IMG_0574bPOSTCARD #153: Delhi: Getting things organized for the flight to Thailand, I go through my files and find this photo taken at Delhi Airport Departures last time I was there. Unfamiliar with this kind of airport signage: STOP/ LOOK/ GO, I’m lost for a moment in the what-came-first directionality, then I see it’s meant to be for vehicles approaching from the left. The driver is supposed to stop at the word STOP, then drive to the word LOOK, then he is ready to GO. Curious incongruities for me, an observer at the window on the third floor of the passenger terminal, I feel like a tiny speck in a huge transparent glass and steel building. A time/space anomaly, I’m reminded of something somebody said; part of a conversation with a married couple I know, in Chiang Mai. German husband and Thai wife – she doesn’t speak German, he doesn’t speak Thai. They use English to communicate, husband speaks it with traces of Thai pronunciation, and wife has a slightly German accent. We’re having tea together and I’m the only native speaker in the room so I naturally start to facilitate their searching for words, then realise I don’t have to do that, of course – English is their link language and over the years they’ve worked out their own system.

Their dialogue is a hybrid of grammar forms improvised as they go along. We’re getting ready to go out and husband says to wife, Where my blue socks. Wife tells husband: in the ironing basket… (mumbling quietly to herself in Thai: he can’t find anything because he doesn’t look properly). As he’s walking off to the laundry basket husband says, why you can move things without telling to me, and she follows it up with, I tell you before already.  I lose track of the conversation then, thinking… before already, huh?

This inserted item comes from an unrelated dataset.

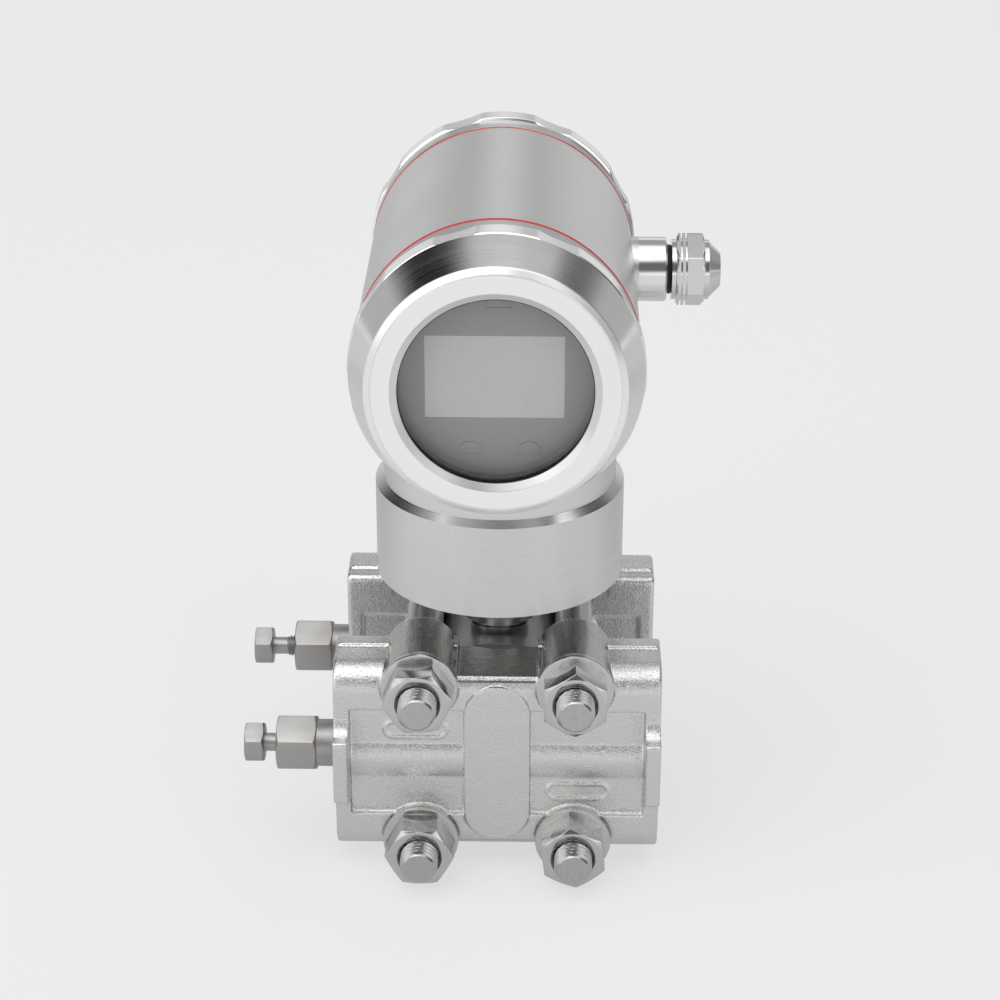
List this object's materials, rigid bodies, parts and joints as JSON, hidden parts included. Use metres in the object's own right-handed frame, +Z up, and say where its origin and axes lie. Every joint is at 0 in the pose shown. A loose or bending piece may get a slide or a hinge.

Is it a point in time somewhere before ‘already’ happened? Or is it that she already told him about the socks, and that was before something happened that’s not referred to here.

You can say it in Thai (bok gon laew*) but in English it suggests there’s an instant in time we are searching for but haven’t discovered yet. Miniscule shavings of time, events that last for 100 attoseconds, or 100 quintillionths of a second (note: 100 attoseconds is to one second as a second is to 300 million years). The illusion of duration, I’m experiencing a before/already disorientation, the present moment constantly updating itself in an attempt to find out where we are now. Cause and effect are parts of the same event; ‘before already’ is a screenshot capture of karma particles (cittas) in the time construct we inhabit. Lost in translation, so vast it doesn’t matter any more.

One moon shows in every pool;
in every pool, the one moon.
[Zen Forest Saying]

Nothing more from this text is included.